Die Anmelderin argumentiert, dass die Wortfolge eher unklar und verschwommen sei und Raum für verschiedene Assoziationen lasse. Das Gericht teilt diese Ansicht jedoch nicht. Es stellt fest, dass die Verwendung fremdsprachiger Angaben auf Verpackungen von Fertiggerichten eine gängige Praxis ist und der Verkehr die Bedeutung der einzelnen Begriffe im Zusammenhang mit Nahrungsmitteln kennt. Auch die Einwände der Anmelderin hinsichtlich möglicher anderer Bedeutungen der Wortfolge werden vom Gericht nicht geteilt.

Das Gericht kommt daher zu dem Schluss, dass die Wortfolge als Hinweis auf ein Truthahngericht verwendet und benutzt wird und somit von den beteiligten Verkehrskreisen als beschreibender Hinweis auf die so gekennzeichneten Waren verstanden wird. Die beanspruchte Wortfolge hat daher keine Unterscheidungskraft und kann daher nicht als Marke eingetragen werden.

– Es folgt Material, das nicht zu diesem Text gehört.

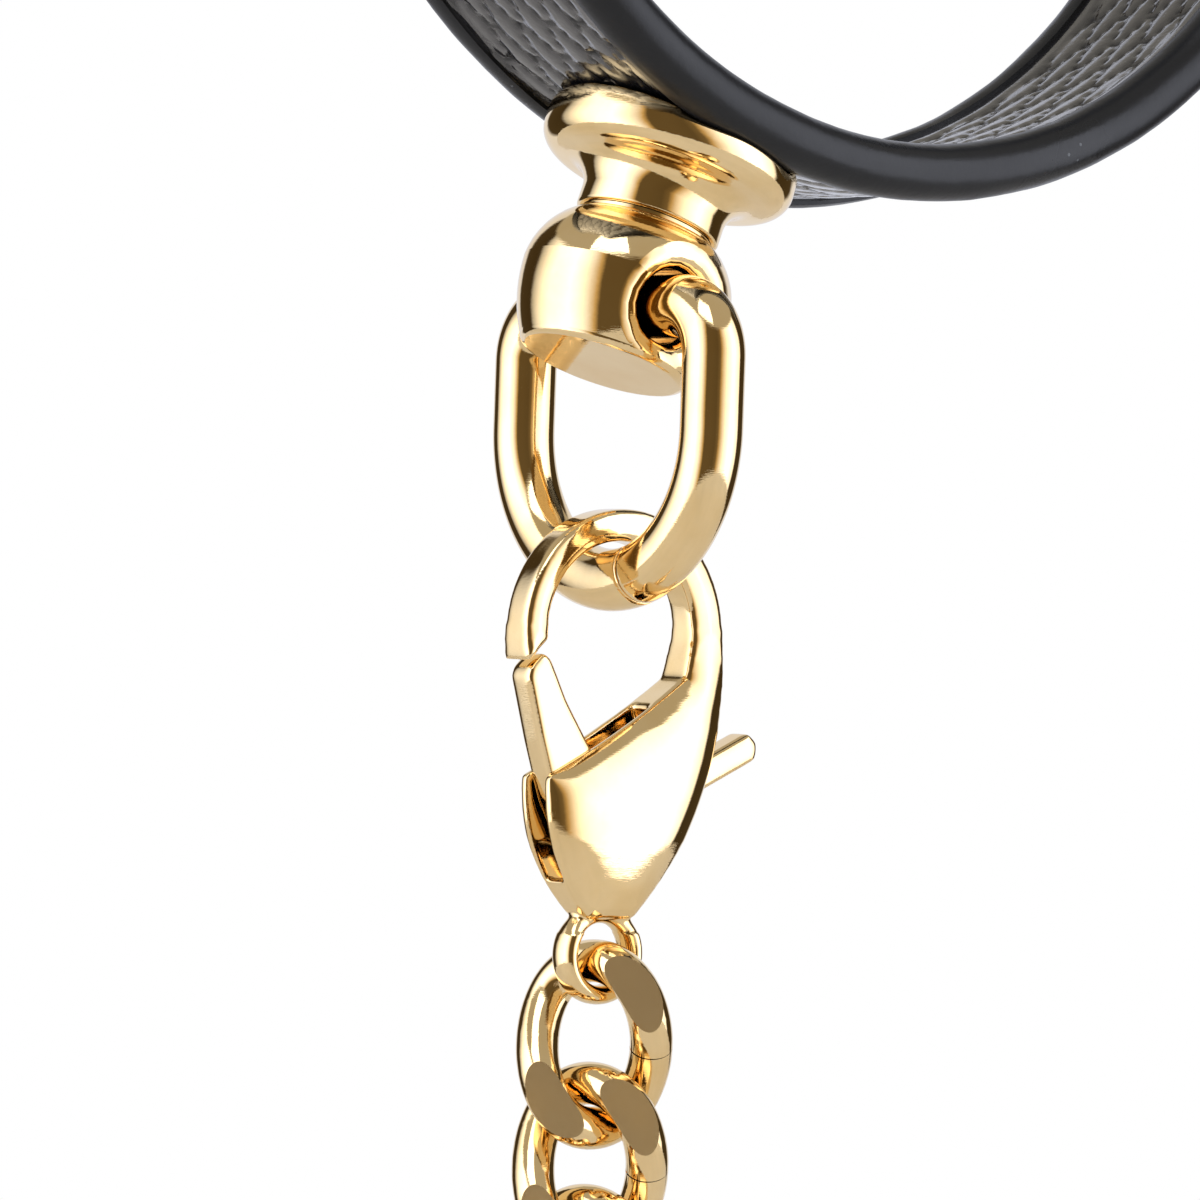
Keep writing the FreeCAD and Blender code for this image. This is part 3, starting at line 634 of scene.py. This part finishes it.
over_side = add_node(tree, "ShaderNodeMath", {"operation": "COMPARE"}, n0=turned.outputs[0],
                     n1=WINDOW_TURN, n2=WINDOW_HALF)
over_high = add_node(tree, "ShaderNodeMath", {"operation": "COMPARE"}, n0=height,
                     n1=WINDOW_HIGH, n2=WINDOW_TALL)
window = add_node(tree, "ShaderNodeMath", {"operation": "MULTIPLY"}, n0=over_side.outputs[0],
                  n1=over_high.outputs[0])
ceiling = add_node(tree, "ShaderNodeMix", {"data_type": "RGBA"}, Factor=window.outputs[0])
ceiling.inputs["A"].default_value = CEILING
ceiling.inputs["B"].default_value = WINDOW
tree.links.new(ceiling.outputs["Result"], lid.inputs["B"])
lower = add_node(tree, "ShaderNodeMapRange", {"interpolation_type": "SMOOTHSTEP"}, Value=height,
                 From_Min=-0.45, From_Max=-0.6)
base = add_node(tree, "ShaderNodeMix", {"data_type": "RGBA"}, Factor=lower.outputs["Result"])
tree.links.new(lid.outputs["Result"], base.inputs["A"])
base.inputs["B"].default_value = BELOW
seen = add_node(tree, "ShaderNodeLightPath").outputs["Is Camera Ray"]
shown = add_node(tree, "ShaderNodeMix", {"data_type": "RGBA"}, Factor=seen)
tree.links.new(base.outputs["Result"], shown.inputs["A"])
shown.inputs["B"].default_value = (1, 1, 1, 1)
sky = add_node(tree, "ShaderNodeBackground")
tree.links.new(shown.outputs["Result"], sky.inputs["Color"])
out = add_node(tree, "ShaderNodeOutputWorld")
tree.links.new(sky.outputs["Background"], out.inputs["Surface"])

camera = bpy.data.objects.new("camera", bpy.data.cameras.new("camera"))
bpy.context.scene.collection.objects.link(camera)
camera.data.sensor_width = SENSOR
camera.data.lens = SENSOR * DISTANCE / FRAME_WIDE
camera.data.clip_start, camera.data.clip_end = 0.01, 10.0
camera.location = AIM + back * DISTANCE
camera.rotation_mode = "QUATERNION"
lean = Quaternion((0, 0, 1), math.radians(CAMERA_LEAN))
camera.rotation_quaternion = back.to_track_quat("Z", "Y") @ lean
bpy.context.scene.camera = camera
bpy.context.scene.view_settings.view_transform = "Standard"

Die Beschwerde der Anmelderin wird daher bis auf die Waren "lebendes Geflügel" zurückgewiesen. In Bezug auf diese Waren kann das Gericht der Auffassung des Patent- und Markenamtes nicht zustimmen, dass die Wortfolge eine unmittelbar beschreibende Angabe ist. Es gibt keine naheliegende beschreibende Bedeutung der Wortfolge für diese Waren und es fehlt auch an ausreichenden Anhaltspunkten für eine Verneinung der Unterscheidungskraft.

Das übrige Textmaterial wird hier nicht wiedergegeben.